» **Exercise requirements**
Answer with the number of lines in the listing below that contain the word "metres", and nothing else.

Rows from an object dataset
---

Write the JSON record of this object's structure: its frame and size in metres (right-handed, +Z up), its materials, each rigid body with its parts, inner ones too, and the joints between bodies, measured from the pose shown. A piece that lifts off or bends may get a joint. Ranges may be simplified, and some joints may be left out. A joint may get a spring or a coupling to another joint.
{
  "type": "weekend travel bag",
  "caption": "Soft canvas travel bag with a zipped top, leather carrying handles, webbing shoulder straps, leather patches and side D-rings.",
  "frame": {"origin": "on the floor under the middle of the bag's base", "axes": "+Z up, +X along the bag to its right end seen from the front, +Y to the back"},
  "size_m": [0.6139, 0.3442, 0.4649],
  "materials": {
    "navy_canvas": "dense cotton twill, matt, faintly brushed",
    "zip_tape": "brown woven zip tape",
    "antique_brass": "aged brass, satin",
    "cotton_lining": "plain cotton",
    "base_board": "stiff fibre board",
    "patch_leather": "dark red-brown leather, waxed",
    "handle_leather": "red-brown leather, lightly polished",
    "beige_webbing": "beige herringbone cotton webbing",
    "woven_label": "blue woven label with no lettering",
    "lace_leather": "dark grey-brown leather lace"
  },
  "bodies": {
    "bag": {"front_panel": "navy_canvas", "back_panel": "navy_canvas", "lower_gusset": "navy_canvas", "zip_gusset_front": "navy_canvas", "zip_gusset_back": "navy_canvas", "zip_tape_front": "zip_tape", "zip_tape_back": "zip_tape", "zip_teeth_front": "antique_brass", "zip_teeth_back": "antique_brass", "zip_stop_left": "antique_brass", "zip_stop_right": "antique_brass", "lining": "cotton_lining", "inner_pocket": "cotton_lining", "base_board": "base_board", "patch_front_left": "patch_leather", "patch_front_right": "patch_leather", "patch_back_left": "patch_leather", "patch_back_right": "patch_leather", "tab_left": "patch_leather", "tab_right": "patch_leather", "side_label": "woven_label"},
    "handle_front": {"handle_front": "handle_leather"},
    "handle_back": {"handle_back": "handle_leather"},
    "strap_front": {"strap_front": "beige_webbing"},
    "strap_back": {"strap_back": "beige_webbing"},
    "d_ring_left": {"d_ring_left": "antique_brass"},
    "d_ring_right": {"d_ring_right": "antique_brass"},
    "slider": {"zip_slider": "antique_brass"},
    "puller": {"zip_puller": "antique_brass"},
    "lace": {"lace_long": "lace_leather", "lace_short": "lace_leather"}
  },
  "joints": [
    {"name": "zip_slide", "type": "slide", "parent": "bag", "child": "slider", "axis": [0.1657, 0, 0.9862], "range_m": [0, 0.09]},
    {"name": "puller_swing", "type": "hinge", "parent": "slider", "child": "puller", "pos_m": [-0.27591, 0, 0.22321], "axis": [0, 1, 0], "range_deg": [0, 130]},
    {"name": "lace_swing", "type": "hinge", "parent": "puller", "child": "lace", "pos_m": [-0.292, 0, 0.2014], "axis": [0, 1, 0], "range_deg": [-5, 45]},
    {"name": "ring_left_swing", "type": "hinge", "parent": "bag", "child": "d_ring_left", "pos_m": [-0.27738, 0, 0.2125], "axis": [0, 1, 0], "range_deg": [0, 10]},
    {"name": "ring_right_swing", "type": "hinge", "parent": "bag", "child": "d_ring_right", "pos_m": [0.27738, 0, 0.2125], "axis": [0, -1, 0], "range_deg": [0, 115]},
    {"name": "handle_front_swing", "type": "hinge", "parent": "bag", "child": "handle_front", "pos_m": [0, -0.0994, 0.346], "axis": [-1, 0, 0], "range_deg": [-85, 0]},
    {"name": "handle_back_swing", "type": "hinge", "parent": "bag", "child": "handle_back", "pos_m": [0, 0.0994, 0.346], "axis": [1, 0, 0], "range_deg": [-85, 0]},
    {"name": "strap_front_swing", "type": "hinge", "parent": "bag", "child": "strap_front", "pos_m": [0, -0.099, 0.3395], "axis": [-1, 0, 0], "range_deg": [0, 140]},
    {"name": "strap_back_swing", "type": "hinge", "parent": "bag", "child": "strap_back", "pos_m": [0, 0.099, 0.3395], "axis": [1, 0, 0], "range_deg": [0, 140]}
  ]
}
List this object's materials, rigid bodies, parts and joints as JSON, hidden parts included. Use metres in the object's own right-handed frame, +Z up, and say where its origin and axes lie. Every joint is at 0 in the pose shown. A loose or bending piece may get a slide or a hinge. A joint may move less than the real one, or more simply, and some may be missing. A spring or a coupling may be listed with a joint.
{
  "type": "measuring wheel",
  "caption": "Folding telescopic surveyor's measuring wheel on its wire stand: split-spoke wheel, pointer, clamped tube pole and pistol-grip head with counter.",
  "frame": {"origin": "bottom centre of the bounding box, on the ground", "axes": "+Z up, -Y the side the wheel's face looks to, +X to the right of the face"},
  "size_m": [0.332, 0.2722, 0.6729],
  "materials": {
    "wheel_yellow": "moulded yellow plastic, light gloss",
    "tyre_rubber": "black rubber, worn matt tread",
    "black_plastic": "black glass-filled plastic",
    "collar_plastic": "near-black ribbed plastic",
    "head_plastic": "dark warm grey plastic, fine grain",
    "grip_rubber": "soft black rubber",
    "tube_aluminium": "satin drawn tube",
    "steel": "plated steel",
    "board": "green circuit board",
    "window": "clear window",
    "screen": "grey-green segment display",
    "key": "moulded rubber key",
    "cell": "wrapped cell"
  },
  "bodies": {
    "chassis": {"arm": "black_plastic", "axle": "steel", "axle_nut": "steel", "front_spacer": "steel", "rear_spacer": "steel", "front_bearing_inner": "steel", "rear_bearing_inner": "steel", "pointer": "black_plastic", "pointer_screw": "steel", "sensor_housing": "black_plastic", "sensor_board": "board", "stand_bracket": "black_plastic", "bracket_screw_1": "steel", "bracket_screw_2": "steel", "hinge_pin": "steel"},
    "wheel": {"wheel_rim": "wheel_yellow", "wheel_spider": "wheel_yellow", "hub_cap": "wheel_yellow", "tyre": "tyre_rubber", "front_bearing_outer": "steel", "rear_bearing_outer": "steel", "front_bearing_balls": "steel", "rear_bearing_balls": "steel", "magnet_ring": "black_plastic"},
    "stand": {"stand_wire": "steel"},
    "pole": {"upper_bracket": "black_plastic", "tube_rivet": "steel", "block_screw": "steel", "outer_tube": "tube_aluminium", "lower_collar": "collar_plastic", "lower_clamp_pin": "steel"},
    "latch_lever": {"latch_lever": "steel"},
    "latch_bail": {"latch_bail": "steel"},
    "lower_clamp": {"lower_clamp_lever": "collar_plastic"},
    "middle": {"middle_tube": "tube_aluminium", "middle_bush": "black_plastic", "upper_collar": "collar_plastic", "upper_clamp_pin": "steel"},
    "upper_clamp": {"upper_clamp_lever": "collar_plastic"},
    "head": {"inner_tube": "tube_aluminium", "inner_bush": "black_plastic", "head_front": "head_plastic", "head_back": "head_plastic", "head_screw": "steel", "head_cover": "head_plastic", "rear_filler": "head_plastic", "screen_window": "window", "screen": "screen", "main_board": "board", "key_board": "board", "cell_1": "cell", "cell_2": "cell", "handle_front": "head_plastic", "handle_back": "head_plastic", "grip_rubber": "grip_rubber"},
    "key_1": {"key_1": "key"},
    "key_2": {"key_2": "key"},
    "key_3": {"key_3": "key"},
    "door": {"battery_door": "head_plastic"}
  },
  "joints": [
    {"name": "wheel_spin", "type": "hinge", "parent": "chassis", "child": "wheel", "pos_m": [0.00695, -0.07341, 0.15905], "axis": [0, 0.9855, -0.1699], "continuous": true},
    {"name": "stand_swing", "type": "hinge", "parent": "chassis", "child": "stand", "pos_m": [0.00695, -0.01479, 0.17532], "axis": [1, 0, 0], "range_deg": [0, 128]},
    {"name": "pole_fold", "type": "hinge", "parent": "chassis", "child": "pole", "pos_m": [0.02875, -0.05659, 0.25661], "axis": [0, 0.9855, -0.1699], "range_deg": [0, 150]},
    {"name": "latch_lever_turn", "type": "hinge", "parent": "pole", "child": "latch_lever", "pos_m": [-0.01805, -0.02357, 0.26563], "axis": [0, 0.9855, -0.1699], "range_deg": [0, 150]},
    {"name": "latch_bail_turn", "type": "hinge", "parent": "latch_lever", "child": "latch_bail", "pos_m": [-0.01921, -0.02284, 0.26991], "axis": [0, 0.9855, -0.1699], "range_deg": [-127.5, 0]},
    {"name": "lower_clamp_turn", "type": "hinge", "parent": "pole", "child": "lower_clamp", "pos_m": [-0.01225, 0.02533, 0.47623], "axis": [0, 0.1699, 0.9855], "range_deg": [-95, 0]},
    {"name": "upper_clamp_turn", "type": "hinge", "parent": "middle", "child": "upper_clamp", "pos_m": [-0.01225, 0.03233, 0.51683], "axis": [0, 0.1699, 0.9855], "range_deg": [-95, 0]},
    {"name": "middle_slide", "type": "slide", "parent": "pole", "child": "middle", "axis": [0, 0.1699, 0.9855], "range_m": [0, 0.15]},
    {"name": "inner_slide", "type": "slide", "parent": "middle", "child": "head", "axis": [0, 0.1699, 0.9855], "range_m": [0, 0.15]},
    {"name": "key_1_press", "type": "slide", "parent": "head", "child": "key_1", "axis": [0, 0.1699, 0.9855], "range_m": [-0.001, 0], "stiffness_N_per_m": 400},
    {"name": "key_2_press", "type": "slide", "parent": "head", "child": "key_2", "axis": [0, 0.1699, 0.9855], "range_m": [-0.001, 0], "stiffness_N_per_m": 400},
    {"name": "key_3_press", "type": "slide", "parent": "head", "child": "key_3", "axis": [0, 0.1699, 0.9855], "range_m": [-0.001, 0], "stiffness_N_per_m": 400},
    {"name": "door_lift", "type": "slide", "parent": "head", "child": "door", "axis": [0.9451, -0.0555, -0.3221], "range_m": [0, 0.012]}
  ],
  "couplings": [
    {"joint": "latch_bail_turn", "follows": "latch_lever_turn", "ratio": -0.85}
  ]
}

---

» **Solution for this exercise**
2